Möglicherweise zehn weitere Hersteller betroffen

Insgesamt entdeckten die Wissenschaftler derlei Sicherheitsmängel bei 15 Herstellern. Bei VW sind nahezu alle Modelle seit 1995 betroffen, darunter der Golf, Passat, Polo und der Touran. Bei der Volkswagen-Tochter Audi sind fünf Modelle mit dem System zu knacken. Ein Audi-Sprecher teilte mit, dass das betroffene System aktuell noch in den Modellen A1 und Q3 verbaut würde. Darüber hinaus sind auch die Marken Seat mit acht Modellen und Skoda mit sieben Modellen betroffen. Auch die Schließsysteme der Autobauer Opel, Ford, Fiat, Renault, Nissan und Peugeot weisen Mängel auf, dort sind es aber nur einzelne Modelle. Sie alle hatten einen Chip des niederländischen Herstellers NXP verbaut. Insgesamt sind bislang etwa 100 Millionen Fahrzeuge betroffen.

Doch dabei wird es wohl nicht bleiben. Kasper erklärte dieser Redaktion, die Forscher hätten bei zehn weiteren Herstellern ähnliche Sicherheitslücken entdeckt. Er könne diese noch nicht offiziell nennen, weil die Forscher zuerst die Hersteller über das Risiko informieren müssten – dies sei bisher nicht geschehen.

Das Prinzip, wie sich die Forscher zu den Autos Zugang verschafften, ist bei allen Autobauern nahezu identisch: Drückt der Besitzer auf seinem Funkschlüssel den Knopf zum Öffnen der Fahrzeugtüren, wird das Signal an das Auto gesendet und dort entschlüsselt. Den Sicherheitsforschern ist es gelungen, das Signal in dem Moment, da der Knopf gedrückt wird, festzuhalten, den Code zu extrahieren und ihn anschließend zu reproduzieren. Kasper schätzt, dass es in der Kryptoszene einige Hacker gebe, die dazu in der Lage seien, ein solches System zu knacken. „Wer das Wissen über den Sicherheitsschlüssel hat, kann es anschließend leicht anwenden.“

Wohl auch deshalb dauerte es nach Einwurf des Briefes nicht lange, bis eine Gruppe von Ingenieuren aus dem VW-Konzern in Bochum auf der Matte stand, um sich anzuhören, was die Forscher herausgefunden hatten. Viel geändert hat sich seither allerdings nicht. Die Schlüssel der betroffenen Fahrzeuge wurden bisher noch durch keine Rückrufaktion ausgetauscht.

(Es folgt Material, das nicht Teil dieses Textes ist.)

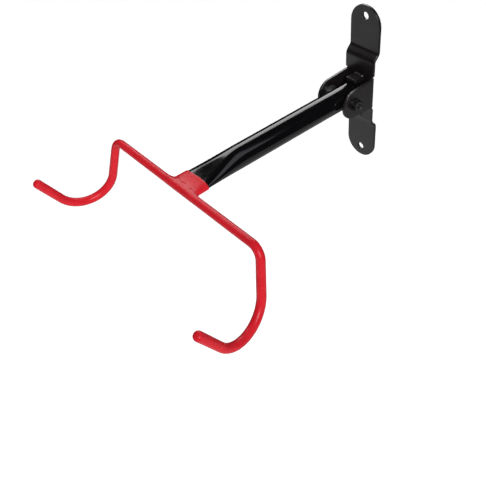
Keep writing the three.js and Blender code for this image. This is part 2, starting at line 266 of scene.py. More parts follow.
class Nodes:
    """A short way to write a procedural material round one Principled shader. Scales are per metre."""

    def __init__(self, name):
        self.material = bpy.data.materials.new(name)
        self.material.use_nodes = True
        self.tree = self.material.node_tree
        self.shader = self.tree.nodes["Principled BSDF"]
        self.place = self.add("ShaderNodeTexCoord").outputs["Object"]

    def add(self, kind, **settings):
        node = self.tree.nodes.new(kind)
        for key, value in settings.items():
            setattr(node, key, value)
        return node

    def link(self, source, target):
        self.tree.links.new(source, target)

    def noise(self, scale, detail=3.0, roughness=0.55, stretch=None):
        node = self.add("ShaderNodeTexNoise")
        node.inputs["Scale"].default_value = scale
        node.inputs["Detail"].default_value = detail
        node.inputs["Roughness"].default_value = roughness
        place = self.place
        if stretch:
            mapping = self.add("ShaderNodeMapping")
            mapping.inputs["Scale"].default_value = stretch
            self.link(self.place, mapping.inputs["Vector"])
            place = mapping.outputs["Vector"]
        self.link(place, node.inputs["Vector"])
        return node.outputs["Fac"]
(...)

Technisch sei der Austausch des Sicherheitssystems leicht möglich, sagt Kasper. Aber es würde wohl hohe Kosten verursachen, so müsste womöglich jeder einzelne Schlüssel aufgebrochen werden. Die gute Nachricht: Beim neuen Golf 7 ist Kaspers Hack-System zuletzt gescheitert – offenbar hat VW bei den neuen Modellen reagiert.

Hersteller investieren zu wenig in die Sicherheit

Der Volkswagen-Konzern sieht in der gefundenen Sicherheitslücke denn auch einen Beweis für die Fortschrittskraft in Wolfsburg: Die Arbeit der Wissenschaftler zeige, dass die Sicherheitssysteme der bis zu 15 Jahre alten Fahrzeuge nicht das gleiche Sicherheitsniveau aufwiesen wie neue Autos, heißt es in einer Stellungnahme des Konzerns. Die „aktuelle Fahrzeuggeneration“ sei von den Problemen nicht betroffen. Außerdem: „Ein Fahrzeugdiebstahl ist auf diesem Wege nicht möglich.“ Man könne das Auto zwar aufschließen aber nicht damit wegfahren. Zur Zahl der Fahrzeuge mit dem entsprechenden Schlüssel machte der Konzern am Donnerstag keine Angaben. Der ebenfalls betroffene Autobauer Opel erklärte, aufgrund der „technischen Komplexität“ und der „sehr begrenzten Gegebenheiten, unter denen diese erfolgreich durchgeführt werden kann“, sehe der Konzern „kein signifikantes Risiko“ für seine Kunden.

Die Automobilexperten hingegen kritisieren längst, dass die Hersteller zu wenig in die Sicherheit investierten. Der Autoforscher Ferdinand Dudenhöffer sagt, die Autoindustrie gehe zu unbedarft mit dem Thema Cyber-Security um: „Jede Raiffeisen-Kasse ist besser gesichert gegen Hacking als unsere Autos.“ Die Autohersteller würden keine Softwareupdates anbieten, weder bei Schlüsseln noch bei anderen Bauteilen. Unverständlich sei dies, weil die Hersteller mehr denn je auf digitale Bauteile setzten: Gerade beim „automatisierten Fahren“ koste das Vertrauen und Akzeptanz, kritisiert er. Das habe etwa 2015 der Hack des Jeep Cherokee gezeigt. Den Hackern war es gelungen, das Auto während der Fahrt auf dem Highway zum Stehen zu bringen.